Kendall began playing the guitar as a child and by the time he was 12, he regularly performed in school talent shows, pulling his amps to the school in a wagon.

His early guitar influences were The Doors, Jimi Hendrix and Santana.

“I love the guitar but I love melody too. I’m almost jealous of the singers because I want to do the beautiful and memorable things they do with their voice,” he said. “That’s always in my mind when working on a song.”

While music is still a big part of Kendall’s life, he said, he’s also passionate about helping people recover from addiction.

“I got sober 11 years ago. About three years ago I was posting on Facebook — we have fans who follow our page on Facebook to see where we’re playing — and I thought I should use this to reach out to people and help the ones who are suffering from addiction,” he said.

He posted a message encouraging people to contact them for support or encouragement if they were struggling with addiction. Since then, more than 118 people have contacted him.

“I’m not offering miracles and I’m not promoting a 12-step program or rehab,” he said. “I’ve helped some people one-on-one and I send them meditation and prayer guides.”

Those who would like a few words of encouragement from Kendall may reach him through the Great White Facebook page.

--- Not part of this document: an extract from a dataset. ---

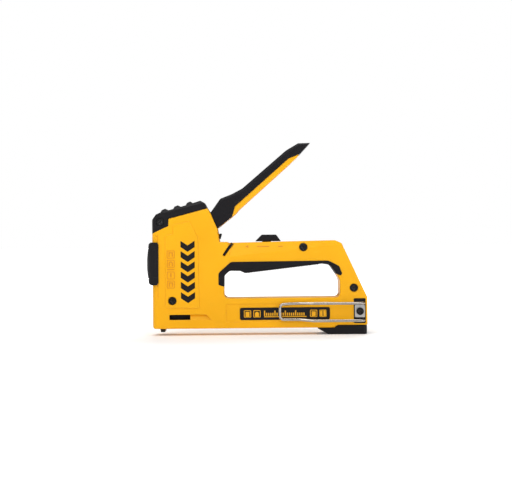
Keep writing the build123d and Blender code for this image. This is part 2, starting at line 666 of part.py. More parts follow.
def pusher_parts():
    front = STAPLE_REAR + 0.4
    over_rail = RAIL_HALF + 0.2
    with BuildPart(TOOL) as pusher:
        block((front, front + 14), (-5.35, 5.35), (STAPLE_LEG_Z, STAPLE_TOP))
        block((front - 1, front + 15), (-over_rail, over_rail), (0, RAIL_TOP + 0.2), Mode.SUBTRACT)
        block((front + 1, front + 11), (-1.0, 1.0), (15.5, RAIL_TOP + 0.6))
        block((front + 1, front + 11), (-3.2, 3.2), (10.3, 16.6))
        lengthwise((0, ROD_Z), 1.5, (front, front + 12), Mode.SUBTRACT)
    save(pusher, "staple_pusher")
    with BuildPart(TOOL) as rod_piece:
        lengthwise((0, ROD_Z), 1.1, (-70, 94))
    save(rod_piece, "pusher_rod")
    with BuildPart(TOOL) as spring:
        lengthwise((0, ROD_Z), 2.7, (front + 11, RAIL_REAR))
        lengthwise((0, ROD_Z), 1.9, (front + 11, RAIL_REAR), Mode.SUBTRACT)
    save(spring, "pusher_spring")


staple_channel()
staple_strip()
magazine_rail()
magazine_foot()
magazine_latch()
pusher_parts()


# ---- lever lock ----
def lever_lock():
    button = [(-1.4, 84.15, 0.3), (4.6, 90.2, 2.2), (17.8, 90.2, 2.2), (22.1, 84.15, 0.3)]
    with BuildPart(TOOL) as lock:
        both_sides(button, 6.0)
        for x in (6.5, 9.5, 12.5, 15.5):
            block((x - 0.5, x + 0.5), (-4.6, 4.6), (89.7, 91), Mode.SUBTRACT)
        block((5.0, 13.0), (-2.9, 2.9), (78.4, 85.0))
    save(lock, "lever_lock")
    with BuildPart(TOOL) as clip:
        block((2.0, 16.0), (-6.0, 6.0), (79.2, 80.6))
        block((5.0, 13.0), (-2.9, 2.9), (78, 82), Mode.SUBTRACT)
    save(clip, "lock_clip")


lever_lock()


# ---- belt hook ----
def belt_hook():
    """Bent wire: two legs that leave the housing, pinch towards it and flare at the front bar."""
    pinch, flare = 19.4, 21.6
    route = [
        (WIRE_REAR_X, -12.6, WIRE_UPPER_Z), (WIRE_REAR_X, -WIRE_OUT, WIRE_UPPER_Z),
        (50, -WIRE_OUT, WIRE_UPPER_Z + 0.2), (38, -pinch, WIRE_UPPER_Z + 0.3),
        (20.3, -flare, WIRE_UPPER_Z - 0.4), (20.3, -flare, WIRE_LOWER_Z + 1.5),
        (38, -pinch, WIRE_LOWER_Z + 1.2), (50, -WIRE_OUT, WIRE_LOWER_Z + 0.1),
        (WIRE_REAR_X, -WIRE_OUT, WIRE_LOWER_Z), (WIRE_REAR_X, -12.6, WIRE_LOWER_Z),
    ]
    with BuildPart() as hook:
        with BuildLine() as path:
            FilletPolyline(*[(x, y + MID, z) for x, y, z in route], radius=[2.6, 9, 9, 3.6, 3.6, 9, 9, 2.6])
        with BuildSketch(Plane(origin=path.line @ 0, z_dir=path.line % 0)):
            Circle(WIRE_R)
        sweep()
    save(hook, "belt_hook")


def hook_clamp():
    plate = [(87.6, 15.2, 0.8), (87.6, 26.2, 0.8), (96.6, 26.2, 0.8), (96.6, 15.2, 0.8)]
    backing = [(86.7, 10.0, 0.9), (86.7, 32.2, 0.9), (97.3, 32.2, 0.9), (97.3, 10.0, 0.9)]
    seat = SIDE - HOOK_DEPTH
    with BuildPart(TOOL) as pad:
        slab(backing, seat, seat + HOOK_PAD)
        rod(HOOK_SCREW, 1.8, (-SIDE - 2, -10), Mode.SUBTRACT)
        for z in (WIRE_UPPER_Z, WIRE_LOWER_Z):
            rod((WIRE_REAR_X, z), WIRE_R + 0.05, (-SIDE - 1, -12.4), Mode.SUBTRACT)
    save(pad, "hook_pad")
    with BuildPart(TOOL) as clamp:
        slab(plate, seat + HOOK_PAD, SIDE + 0.6)
        rod(HOOK_SCREW, 1.8, (-SIDE - 2, -10), Mode.SUBTRACT)
    save(clamp, "hook_clamp")
    with BuildPart(TOOL) as bolt:
        screw(HOOK_SCREW, -SIDE - 0.6, -10.2, 3.4, 1.6, 1.8)
    save(bolt, "hook_screw")
    with BuildPart(TOOL) as inserts:
        for y in ((-seat, -9.6), (9.6, seat)):
            rod(HOOK_SCREW, 2.6, y)
            rod(HOOK_SCREW, 1.65, y, Mode.SUBTRACT)
    save(inserts, "hook_inserts")


belt_hook()
hook_clamp()
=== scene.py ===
import json
import math

import bmesh
import bpy
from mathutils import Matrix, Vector


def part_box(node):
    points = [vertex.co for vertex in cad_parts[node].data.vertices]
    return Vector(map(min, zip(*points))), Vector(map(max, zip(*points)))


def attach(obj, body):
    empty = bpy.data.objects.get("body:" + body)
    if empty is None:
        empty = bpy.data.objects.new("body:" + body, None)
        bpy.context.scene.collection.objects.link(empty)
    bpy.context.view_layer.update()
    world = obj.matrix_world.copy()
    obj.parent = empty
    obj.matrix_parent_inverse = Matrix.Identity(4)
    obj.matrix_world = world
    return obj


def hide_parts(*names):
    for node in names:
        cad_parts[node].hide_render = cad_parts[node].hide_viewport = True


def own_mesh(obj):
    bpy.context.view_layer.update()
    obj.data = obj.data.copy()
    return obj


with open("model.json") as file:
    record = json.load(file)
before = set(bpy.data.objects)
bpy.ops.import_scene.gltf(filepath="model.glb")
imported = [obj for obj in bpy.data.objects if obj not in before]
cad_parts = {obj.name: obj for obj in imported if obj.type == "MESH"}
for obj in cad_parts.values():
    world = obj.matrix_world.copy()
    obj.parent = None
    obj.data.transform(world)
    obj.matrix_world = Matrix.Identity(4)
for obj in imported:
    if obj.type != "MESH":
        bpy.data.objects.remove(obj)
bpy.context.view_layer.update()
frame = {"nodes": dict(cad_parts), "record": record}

# Looks of a hand staple gun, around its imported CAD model. Metres, in the CAD frame: +X runs from
# the nose to the rear, -Y is the belt hook side, +Z is up. Helper lengths are in millimetres.

NODES = frame["nodes"]
MM = 0.001
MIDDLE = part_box("housing_left")[1].y            # plane where the two housing halves meet
PANEL_FACE = (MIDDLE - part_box("housing_left")[0].y) / MM   # raised head panel, from the middle
HEAD_FACE = (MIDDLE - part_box("top_cap")[0].y) / MM         # side face of the head and arm
LABEL_FLOOR = HEAD_FACE - 0.7                   # floor of the label's seat
SIDES = (("left", -1), ("right", 1))            # the hook side is the left one


def spot(x, y, z):
    """Point in metres from millimetres, with y measured from the middle of the tool."""
    return Vector((x * MM, MIDDLE + y * MM, z * MM))


# ---- camera, floor and light ----
PHOTO_WIDTH = 459.5      # millimetres of the tool's near face across the picture
AIM_X, AIM_Z = -0.5, 85.4
DISTANCE = 1150.0        # camera to the near face
ROLL = math.radians(0.55)
AMBIENT = 0.30           # white surroundings as the tool sees them; the camera sees them at 1


def add_camera():
    data = bpy.data.cameras.new("camera")
    data.sensor_width = 36.0
    data.lens = data.sensor_width * DISTANCE / PHOTO_WIDTH
    data.clip_start = 0.01
    camera = bpy.data.objects.new("camera", data)
    camera.location = spot(AIM_X, -HEAD_FACE - DISTANCE, AIM_Z)
    camera.rotation_euler = (math.pi / 2, ROLL, 0)
    bpy.context.scene.collection.objects.link(camera)
    bpy.context.scene.camera = camera


def add_light(name, place, aim, width, power, tint=(1.0, 1.0, 1.0)):
    data = bpy.data.lights.new(name, "AREA")
    data.shape = "SQUARE"
    data.size = width
    data.energy = power
    data.color = tint
    light = bpy.data.objects.new(name, data)
    light.location = place
    light.rotation_euler = (Vector(aim) - Vector(place)).to_track_quat("-Z", "Y").to_euler()
    bpy.context.scene.collection.objects.link(light)


def add_world():
    world = bpy.data.worlds.new("studio")
    world.use_nodes = True
    tree = world.node_tree
    shade = tree.nodes["Background"]
    shade.inputs["Color"].default_value = (1.0, 1.0, 1.0, 1.0)
    seen = tree.nodes.new("ShaderNodeLightPath").outputs["Is Camera Ray"]
    level = tree.nodes.new("ShaderNodeMapRange")
    level.inputs["To Min"].default_value = AMBIENT
    level.inputs["To Max"].default_value = 1.0
    tree.links.new(seen, level.inputs["Value"])
    tree.links.new(level.outputs["Result"], shade.inputs["Strength"])
    bpy.context.scene.world = world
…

The band is also associated with one of the deadliest nightclub fires. The Station nightclub fire occurred Feb. 20, 2003, in West Warwick, Rhode Island, killing 100 people, including Great White guitarist Ty Longley and injuring 230. According to investigators, the fire was caused by pyrotechnics, which ignited flammable acoustic foam in the walls and ceilings surrounding the stage.

Kendall declined to discuss the incident or take questions on the subject.

Great White and Slaughter have been traveling together for double-billing shows for several months. Current members of Slaughter include lead vocalist, guitarist and founding member Mark Slaughter, bass guitarist Dana Strum, lead guitarist Jeff Blando and drummer Zoltan Chaney.

The show begins at 8 p.m. on Friday, Sept. 6. Doors open at 7 p.m. Ticket prices start at $34 and are available online at ticketmaster.com.